Print the whole listing exactly.

:: DATA SEGMENT ::
____

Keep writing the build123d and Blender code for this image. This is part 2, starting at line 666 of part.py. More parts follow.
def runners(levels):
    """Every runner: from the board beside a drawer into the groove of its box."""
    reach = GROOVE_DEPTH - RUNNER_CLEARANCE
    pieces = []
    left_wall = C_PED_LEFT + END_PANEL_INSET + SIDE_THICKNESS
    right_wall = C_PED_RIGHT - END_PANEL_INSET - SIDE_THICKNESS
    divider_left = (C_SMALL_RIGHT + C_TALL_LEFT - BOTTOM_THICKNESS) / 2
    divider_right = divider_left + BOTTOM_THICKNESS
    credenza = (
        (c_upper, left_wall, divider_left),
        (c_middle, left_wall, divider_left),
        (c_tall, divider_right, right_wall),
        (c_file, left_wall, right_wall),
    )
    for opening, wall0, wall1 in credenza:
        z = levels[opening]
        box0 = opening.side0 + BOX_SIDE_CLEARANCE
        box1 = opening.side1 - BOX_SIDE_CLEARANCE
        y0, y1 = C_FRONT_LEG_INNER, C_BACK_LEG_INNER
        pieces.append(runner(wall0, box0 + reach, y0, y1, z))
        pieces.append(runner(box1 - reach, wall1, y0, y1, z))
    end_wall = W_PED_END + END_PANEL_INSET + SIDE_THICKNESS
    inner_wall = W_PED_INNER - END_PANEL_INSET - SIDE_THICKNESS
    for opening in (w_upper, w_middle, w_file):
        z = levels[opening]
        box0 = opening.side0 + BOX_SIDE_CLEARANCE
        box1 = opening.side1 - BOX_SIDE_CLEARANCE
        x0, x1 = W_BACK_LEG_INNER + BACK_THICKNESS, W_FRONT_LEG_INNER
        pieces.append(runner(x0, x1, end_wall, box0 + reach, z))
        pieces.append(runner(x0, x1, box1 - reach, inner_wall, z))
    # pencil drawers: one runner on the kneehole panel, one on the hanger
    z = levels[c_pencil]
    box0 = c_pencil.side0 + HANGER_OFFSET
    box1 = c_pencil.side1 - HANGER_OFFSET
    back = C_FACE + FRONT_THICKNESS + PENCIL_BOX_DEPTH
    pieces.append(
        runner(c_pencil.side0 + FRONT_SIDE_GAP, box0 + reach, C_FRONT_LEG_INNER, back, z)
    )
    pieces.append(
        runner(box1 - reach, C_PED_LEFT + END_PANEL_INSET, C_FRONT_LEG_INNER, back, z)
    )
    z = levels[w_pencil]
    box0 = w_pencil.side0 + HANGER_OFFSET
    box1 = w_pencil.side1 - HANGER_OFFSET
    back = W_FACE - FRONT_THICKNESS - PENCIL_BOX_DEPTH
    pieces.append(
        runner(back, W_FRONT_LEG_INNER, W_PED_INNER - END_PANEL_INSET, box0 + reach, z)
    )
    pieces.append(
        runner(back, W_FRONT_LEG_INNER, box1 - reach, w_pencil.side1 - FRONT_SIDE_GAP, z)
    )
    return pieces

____

:: EXERCISE RESULT ::
Keep writing the build123d and Blender code for this image. This is part 2, starting at line 666 of part.py. More parts follow.
def runners(levels):
    """Every runner: from the board beside a drawer into the groove of its box."""
    reach = GROOVE_DEPTH - RUNNER_CLEARANCE
    pieces = []
    left_wall = C_PED_LEFT + END_PANEL_INSET + SIDE_THICKNESS
    right_wall = C_PED_RIGHT - END_PANEL_INSET - SIDE_THICKNESS
    divider_left = (C_SMALL_RIGHT + C_TALL_LEFT - BOTTOM_THICKNESS) / 2
    divider_right = divider_left + BOTTOM_THICKNESS
    credenza = (
        (c_upper, left_wall, divider_left),
        (c_middle, left_wall, divider_left),
        (c_tall, divider_right, right_wall),
        (c_file, left_wall, right_wall),
    )
    for opening, wall0, wall1 in credenza:
        z = levels[opening]
        box0 = opening.side0 + BOX_SIDE_CLEARANCE
        box1 = opening.side1 - BOX_SIDE_CLEARANCE
        y0, y1 = C_FRONT_LEG_INNER, C_BACK_LEG_INNER
        pieces.append(runner(wall0, box0 + reach, y0, y1, z))
        pieces.append(runner(box1 - reach, wall1, y0, y1, z))
    end_wall = W_PED_END + END_PANEL_INSET + SIDE_THICKNESS
    inner_wall = W_PED_INNER - END_PANEL_INSET - SIDE_THICKNESS
    for opening in (w_upper, w_middle, w_file):
        z = levels[opening]
        box0 = opening.side0 + BOX_SIDE_CLEARANCE
        box1 = opening.side1 - BOX_SIDE_CLEARANCE
        x0, x1 = W_BACK_LEG_INNER + BACK_THICKNESS, W_FRONT_LEG_INNER
        pieces.append(runner(x0, x1, end_wall, box0 + reach, z))
        pieces.append(runner(x0, x1, box1 - reach, inner_wall, z))
    # pencil drawers: one runner on the kneehole panel, one on the hanger
    z = levels[c_pencil]
    box0 = c_pencil.side0 + HANGER_OFFSET
    box1 = c_pencil.side1 - HANGER_OFFSET
    back = C_FACE + FRONT_THICKNESS + PENCIL_BOX_DEPTH
    pieces.append(
        runner(c_pencil.side0 + FRONT_SIDE_GAP, box0 + reach, C_FRONT_LEG_INNER, back, z)
    )
    pieces.append(
        runner(box1 - reach, C_PED_LEFT + END_PANEL_INSET, C_FRONT_LEG_INNER, back, z)
    )
    z = levels[w_pencil]
    box0 = w_pencil.side0 + HANGER_OFFSET
    box1 = w_pencil.side1 - HANGER_OFFSET
    back = W_FACE - FRONT_THICKNESS - PENCIL_BOX_DEPTH
    pieces.append(
        runner(back, W_FRONT_LEG_INNER, W_PED_INNER - END_PANEL_INSET, box0 + reach, z)
    )
    pieces.append(
        runner(back, W_FRONT_LEG_INNER, box1 - reach, w_pencil.side1 - FRONT_SIDE_GAP, z)
    )
    return pieces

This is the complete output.